The Goa government has launched the Deendayal Swasthya Seva Yojana to provide health insurance for those residing in Goa for five years and more, while his statue was unveiled in Raipur, Chhattisgarh, in November 2016. The only blip has been in Assam, where the state government last week rescinded its decision to name model colleges after Upadhyaya, due to opposition from local organisations.

BJP leaders say that both the RSS and the party strongly believe that history, as it is available today, had been misrepresented and that there had been a deliberate attempt to sideline its ideologues and icons. “In course of time after Independence, the Congress only focused on members of the Nehru family. They had in the process neglected leaders who had done so much for the country and the society. The BJP feels it is right to have a balanced view on all those who had contributed to the freedom struggle,” says BJP general secretary P Muralidhar Rao.

He had in 2014, while launching the latest edition of Upadhyaya’s The Two Plans: Promises, Performance, Prospects, said Nehruvian socialism was outdated while the Jana Sangh ideologue’s economic philosophy was more relevant for the country. According to Rao, the dismantling of Planning Commission was a clear indication that the ideas of Upadhyaya, who had opposed Five Year Plans, would be the flavour of the day.

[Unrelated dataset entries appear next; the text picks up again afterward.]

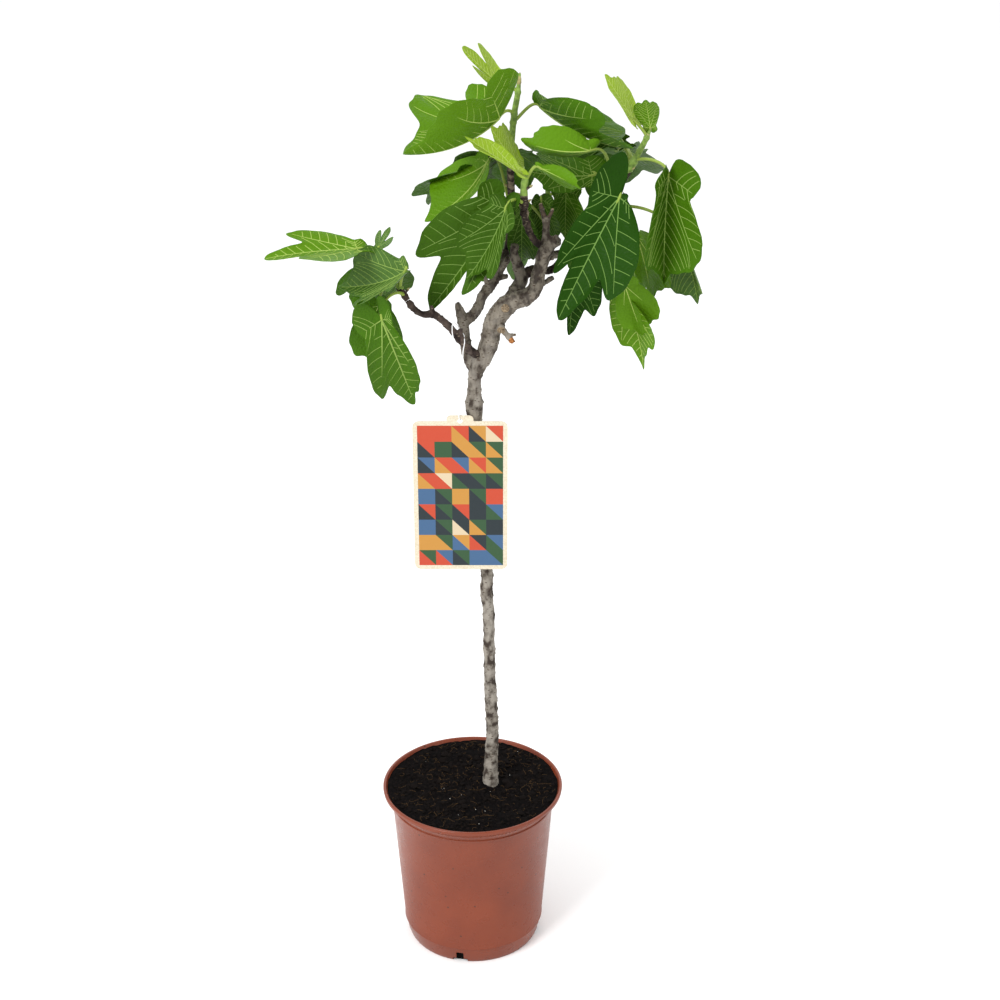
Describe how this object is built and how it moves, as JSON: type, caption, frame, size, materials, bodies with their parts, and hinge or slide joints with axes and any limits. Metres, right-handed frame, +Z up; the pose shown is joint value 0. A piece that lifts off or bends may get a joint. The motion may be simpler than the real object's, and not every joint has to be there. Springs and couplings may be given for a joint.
{
  "type": "potted fig tree",
  "caption": "Young fig tree with a slim bare trunk, a forked leafy top and a hang label, growing in a round terracotta-coloured nursery pot filled with soil.",
  "frame": {"origin": "middle of the flat underside of the pot, where it stands on the floor", "axes": "+Z up the trunk, -Y towards the front that the picture shows, +X to the viewer's right"},
  "size_m": [0.4103, 0.25, 0.9538],
  "materials": {
    "pot_plastic": "moulded terracotta-coloured plastic with a soft sheen",
    "potting_soil": "moist dark potting soil with fibres",
    "grey_bark": "pale grey bark with rings and small corky spots",
    "brown_bark": "dark brown bark with pale leaf scars",
    "fig_leaf": "green leaf, soft sheen above and paler veins below",
    "printed_card": null,
    "label_elastic": "thin white elastic thread"
  },
  "bodies": {
    "root": {"pot": "pot_plastic", "soil": "potting_soil", "trunk": "grey_bark", "main_bough": "grey_bark", "rear_bough": "grey_bark", "tall_bough": "grey_bark", "centre_bough": "grey_bark", "left_bough": "brown_bark", "right_bough": "brown_bark", "back_bough": "brown_bark", "low_bough": "brown_bark", "front_twig": "brown_bark", "left_leaves": "fig_leaf", "top_leaves": "fig_leaf", "centre_leaves": "fig_leaf", "right_leaves": "fig_leaf", "low_right_leaves": "fig_leaf", "back_leaves": "fig_leaf", "label": "printed_card", "label_loop": "label_elastic"}
  },
  "joints": []
}
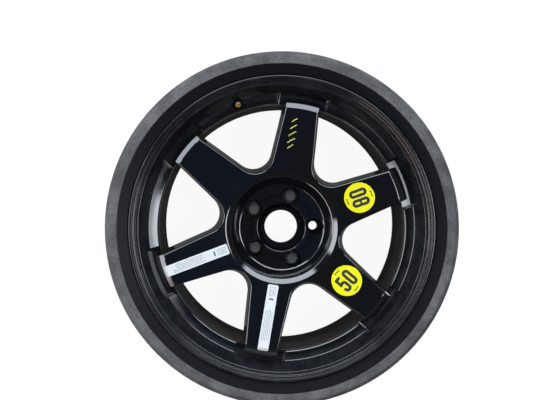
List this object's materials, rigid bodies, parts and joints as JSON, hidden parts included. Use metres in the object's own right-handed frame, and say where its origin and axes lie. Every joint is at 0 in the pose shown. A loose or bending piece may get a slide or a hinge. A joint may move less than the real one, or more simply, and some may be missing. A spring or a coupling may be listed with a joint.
{
  "type": "space saver spare wheel",
  "caption": "Spare wheel with a narrow folded tyre, a black cast rim with wide flat spokes, loose wheel bolts in the hub, a rubber snap-in valve and speed stickers.",
  "frame": {"origin": "centre of the hub's mounting face, on the wheel's axis", "axes": "+Z along the wheel's axis out of its front, +Y towards the top of the picture, +X to its right"},
  "size_m": [0.5769, 0.577, 0.1941],
  "materials": {
    "black_paint": "gloss black",
    "tyre_rubber": "matt, slightly dusty",
    "bolt_steel": "dark phosphate",
    "valve_rubber": "smooth",
    "brass": "turned",
    "gasket_red": "smooth",
    "spring_steel": "drawn wire",
    "sticker_yellow": "printed film",
    "sticker_white": "printed film"
  },
  "bodies": {
    "wheel": {"wheel_casting": "black_paint", "tyre": "tyre_rubber", "valve_rubber": "valve_rubber", "valve_stem": "brass", "core_housing": "brass", "core_gasket": "gasket_red", "core_spring": "spring_steel", "round_sticker_1": "sticker_yellow", "round_sticker_2": "sticker_yellow", "white_sticker_1": "sticker_white", "white_sticker_2": "sticker_white", "wheel_bolt_1": "bolt_steel", "wheel_bolt_2": "bolt_steel", "wheel_bolt_3": "bolt_steel", "wheel_bolt_4": "bolt_steel"},
    "valve_pin": {"core_pin": "brass", "core_seal": "valve_rubber"}
  },
  "joints": [
    {"name": "valve_pin_press", "type": "slide", "parent": "wheel", "child": "valve_pin", "axis": [-0.0804, 0.2282, -0.9703], "range_m": [0, 0.0012], "stiffness_N_per_m": 1500, "springref_m": -0.002, "deforming": ["core_spring"]}
  ]
}
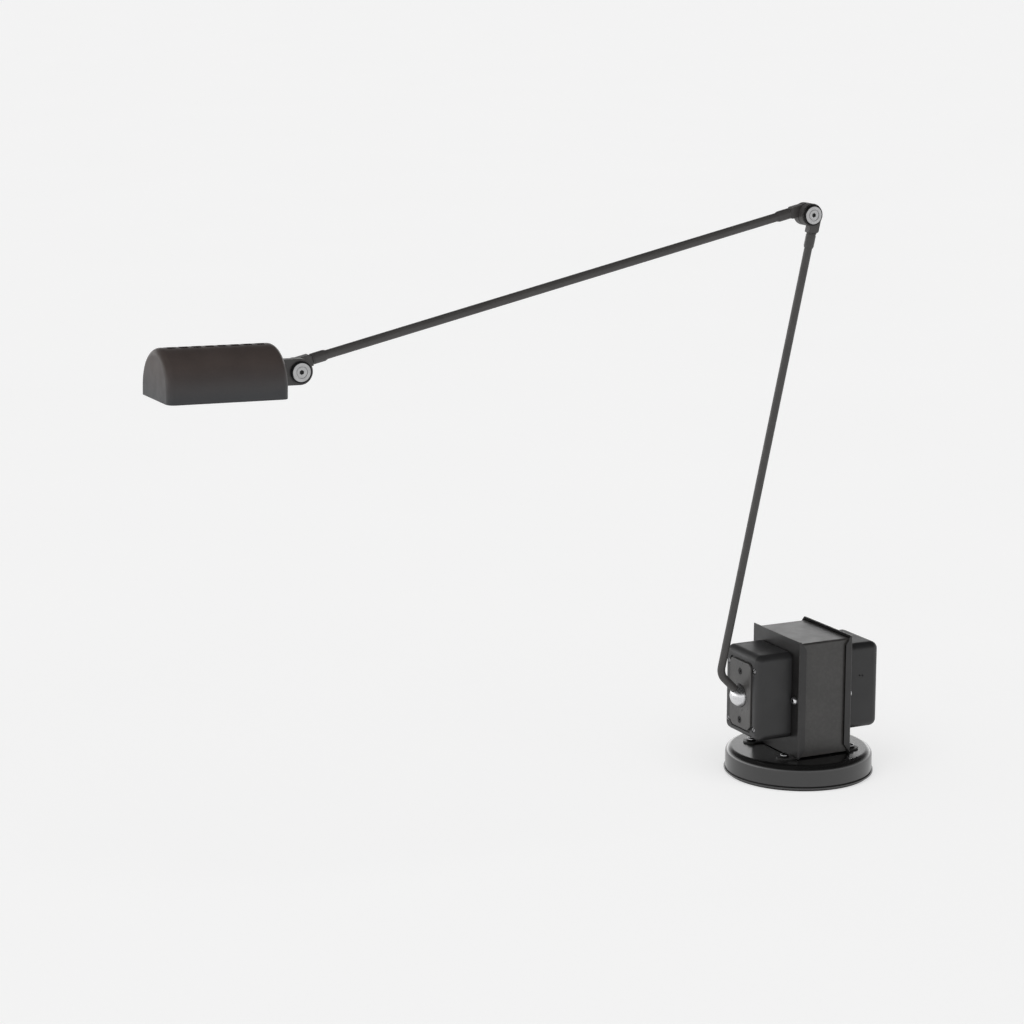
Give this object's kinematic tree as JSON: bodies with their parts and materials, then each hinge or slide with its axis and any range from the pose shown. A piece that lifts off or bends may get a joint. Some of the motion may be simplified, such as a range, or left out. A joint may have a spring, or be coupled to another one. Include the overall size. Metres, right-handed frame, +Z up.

The move to invoke the memory of Upadhyaya is in line with the grand strategy outlined by RSS chief Mohan Bhagwat on October 3, 2014. Bhagwat had then said that the BJP and the RSS would bring in new national heroes who would help the party gain acceptance across a cross section of society and in the process, make “corrections” in recorded history. Upadhyaya’s name figured prominently in Bhagwat’s speech.